Warm-bodied fish such as tunas and some sharks may be among the ocean’s most powerful predators, but are likely to face increasing risks in climate breakdown.
Research led by scientists at Trinity College Dublin (TCD) in collaboration with Dr Edward (Ned) Snelling, an experimental physiologist in the University of Pretoria’s (UP) Faculty of Veterinary Science, says these species will be driven towards the poles due to their high fuel demands, physiology and declining food resources.
The study, published today in leading international journal Science, explains that warm-bodied fish such as tunas and some sharks, including the legendary Great White and Ireland’s protected basking shark, burn nearly four times more energy than their cold-blooded counterparts.
This means they are likely to face an increasing risk of overheating as oceans warm, which may result in a reduction of suitable habitat and an enforced relocation towards the poles, the research states.
The study focuses on “mesothermic” fishes, a rare group comprising fewer than 0.1% of all fish species, which can retain metabolic heat and keep parts of their bodies warmer than the surrounding seawater.
This ability has evolved independently several times in some sharks and tunas, enabling higher swimming speeds, long-distance migrations, and enhanced predatory performance, the scientists explain.
The TCD and UP scientists say they developed a novel way to estimate metabolic rate in free-swimming fish.
“By analysing biologging data—from tiny sensors that record body and water temperatures—the team calculated how much heat fish produce and lose in real time. They combined these new measurements, including data from huge basking sharks weighing up to 3.5 tonnes, with hundreds of lab measurements from smaller species,” TCD states.
Dr Nicholas Payne of TCD’s School of Natural Sciences, who is first author of the research paper, said the results” were really quite striking”.
“After accounting for body size and temperature, we found that mesothermic fishes use about 3.8 times more energy than similarly sized ‘ectothermic’, or ‘cold-blooded’ fishes.

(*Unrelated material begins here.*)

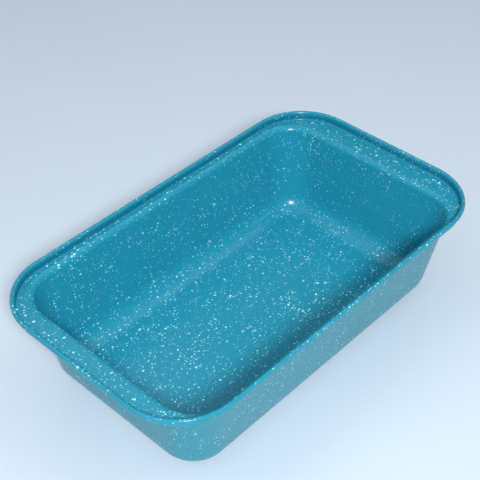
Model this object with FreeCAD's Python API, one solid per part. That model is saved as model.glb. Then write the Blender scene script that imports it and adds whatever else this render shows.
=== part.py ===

In addition, a 10°C increase in body temperature more than doubles a fish’s routine metabolic rate which, in practical terms, means warm-bodied predators must consume far more food to fuel their lifestyle,” he said.
“But that heighted energy demand is only part of the story because as fish grow larger their bodies generate heat faster than they can lose it,” Dr Payne said.
“This creates a mismatch driven by basic geometry and physics because bigger bodies retain heat more effectively, and in mesotherms, high metabolic rates amplify this effect,” he explained.
The team found that larger fish become increasingly “warm-bodied” simply because of this imbalance, and it is this scaling mismatch that creates an overheating dilemma with significant implications for these species.
Prof Andrew Jackson, also of TCD’s School of Natural Sciences and senior author of the research paper, said that they were “able to create theoretical ‘heat-balance thresholds’, which are the water temperatures above which large fish cannot shed heat quickly enough to maintain stable body temperatures without changing their behaviour or physiology”.
“For example, a 1-tonne warm-bodied shark may struggle to remain in heat balance in waters above about 17°C,”he said.
“Above such thresholds, fish must slow down, alter blood flow, or dive into cooler depths to avoid dangerous warming but that comes at a cost too; it might be harder to find food, or catch it, for example – especially if your main weapon is speed and power,” Prof Jackson said.
These findings seemingly help to explain long-observed patterns in the ocean, where large fishes tend to occur in cooler waters, at higher latitudes, or at greater depths. They also migrate seasonally, tracking favourable temperatures.
The scientists predict that under future warming scenarios suitable habitat for large mesotherms will shrink, and particularly so during summer months.
They say that while some species, such as Atlantic bluefin tuna, can temporarily increase heat loss or dive to cooler waters, even they may be pushed to their limits if surface waters continue to warm.
Dr Snelling of the University of Pretoria says the research shows that “being a high-performance predator in the ocean comes at a greater cost than we previously appreciated”.
“ As the oceans warm, these species are being pushed closer to their physiological limits, which could have consequences for where they can live and how they survive.”
“What’s particularly concerning is that these animals are already operating on a tight energy budget, and climate change is narrowing their options even further. Understanding these constraints is essential if we want to predict how marine ecosystems will shift in the coming decades,”Dr Snelling added.
“The implications are really sobering as this new finding essentially places these animals in ‘double jeopardy,” Dr Payne observed.
“Many mesothermic fishes are already heavily impacted by overfishing of themselves and also their prey species, so their elevated energy needs make them especially vulnerable when their food becomes scarce.”
“Fossil evidence suggests that warm-bodied marine giants, like the infamous extinct Megalodon shark, suffered disproportionately during past climate shifts when seas changed and today’s oceans are changing at unprecedented speeds, so the alarm bells are ringing loudly at this point,” Dr Payne noted.
This research was supported by funding from Research Ireland, the Marine Institute, Future Legend Films, Oregon State University, and a National Geographic and Human Frontiers Science Project.